Direction
Return each line holding the string "with".

Recorded data
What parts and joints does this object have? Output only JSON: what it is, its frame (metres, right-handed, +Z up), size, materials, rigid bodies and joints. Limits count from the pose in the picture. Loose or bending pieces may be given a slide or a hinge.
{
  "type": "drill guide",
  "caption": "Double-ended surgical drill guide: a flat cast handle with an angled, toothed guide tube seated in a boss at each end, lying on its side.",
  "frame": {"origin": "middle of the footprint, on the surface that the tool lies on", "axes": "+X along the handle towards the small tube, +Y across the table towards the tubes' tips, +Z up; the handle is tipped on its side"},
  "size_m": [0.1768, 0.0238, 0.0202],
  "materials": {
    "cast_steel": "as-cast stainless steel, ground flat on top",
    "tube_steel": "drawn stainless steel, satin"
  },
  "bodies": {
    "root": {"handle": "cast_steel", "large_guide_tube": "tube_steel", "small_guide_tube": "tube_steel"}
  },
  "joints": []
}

==

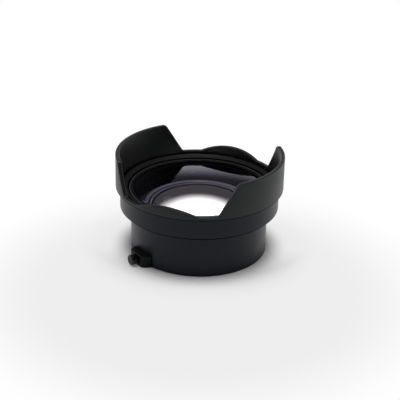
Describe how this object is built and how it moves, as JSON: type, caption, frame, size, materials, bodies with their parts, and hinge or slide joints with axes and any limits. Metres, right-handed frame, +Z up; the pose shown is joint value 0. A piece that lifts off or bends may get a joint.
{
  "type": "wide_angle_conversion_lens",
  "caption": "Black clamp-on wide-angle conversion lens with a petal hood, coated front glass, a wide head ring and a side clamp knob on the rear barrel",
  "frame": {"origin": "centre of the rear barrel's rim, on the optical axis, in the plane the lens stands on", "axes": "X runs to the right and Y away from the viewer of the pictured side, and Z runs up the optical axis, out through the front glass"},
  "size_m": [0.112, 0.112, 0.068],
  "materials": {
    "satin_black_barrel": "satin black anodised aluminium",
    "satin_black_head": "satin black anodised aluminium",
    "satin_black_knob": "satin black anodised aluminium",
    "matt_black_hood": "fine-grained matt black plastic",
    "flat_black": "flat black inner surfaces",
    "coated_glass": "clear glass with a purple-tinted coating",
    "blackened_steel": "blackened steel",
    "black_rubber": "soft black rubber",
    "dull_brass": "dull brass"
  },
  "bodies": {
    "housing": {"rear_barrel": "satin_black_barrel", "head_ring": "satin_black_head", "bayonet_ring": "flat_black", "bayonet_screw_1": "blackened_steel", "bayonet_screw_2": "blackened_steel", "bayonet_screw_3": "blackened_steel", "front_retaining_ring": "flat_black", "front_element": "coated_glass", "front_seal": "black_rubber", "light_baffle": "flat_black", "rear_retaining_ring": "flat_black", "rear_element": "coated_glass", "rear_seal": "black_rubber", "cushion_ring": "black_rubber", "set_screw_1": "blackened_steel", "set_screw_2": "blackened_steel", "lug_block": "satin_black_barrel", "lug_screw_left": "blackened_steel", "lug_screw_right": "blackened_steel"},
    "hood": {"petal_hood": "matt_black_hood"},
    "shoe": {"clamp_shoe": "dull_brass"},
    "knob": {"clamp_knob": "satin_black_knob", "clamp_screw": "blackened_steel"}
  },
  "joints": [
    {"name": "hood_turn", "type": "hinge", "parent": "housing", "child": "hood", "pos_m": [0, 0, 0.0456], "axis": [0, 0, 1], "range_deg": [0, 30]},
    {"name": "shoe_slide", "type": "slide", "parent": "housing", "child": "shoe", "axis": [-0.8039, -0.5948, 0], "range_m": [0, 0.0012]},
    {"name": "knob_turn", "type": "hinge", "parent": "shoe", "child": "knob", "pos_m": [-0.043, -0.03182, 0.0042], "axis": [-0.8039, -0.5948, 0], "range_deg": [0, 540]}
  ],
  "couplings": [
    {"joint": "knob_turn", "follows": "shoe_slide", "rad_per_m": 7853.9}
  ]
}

Answer to the task
  "caption": "Double-ended surgical drill guide: a flat cast handle with an angled, toothed guide tube seated in a boss at each end, lying on its side.",
Describe how this object is built and how it moves, as JSON: type, caption, frame, size, materials, bodies with their parts, and hinge or slide joints with axes and any limits. Metres, right-handed frame, +Z up; the pose shown is joint value 0. A piece that lifts off or bends may get a joint.
  "caption": "Black clamp-on wide-angle conversion lens with a petal hood, coated front glass, a wide head ring and a side clamp knob on the rear barrel",
    "coated_glass": "clear glass with a purple-tinted coating",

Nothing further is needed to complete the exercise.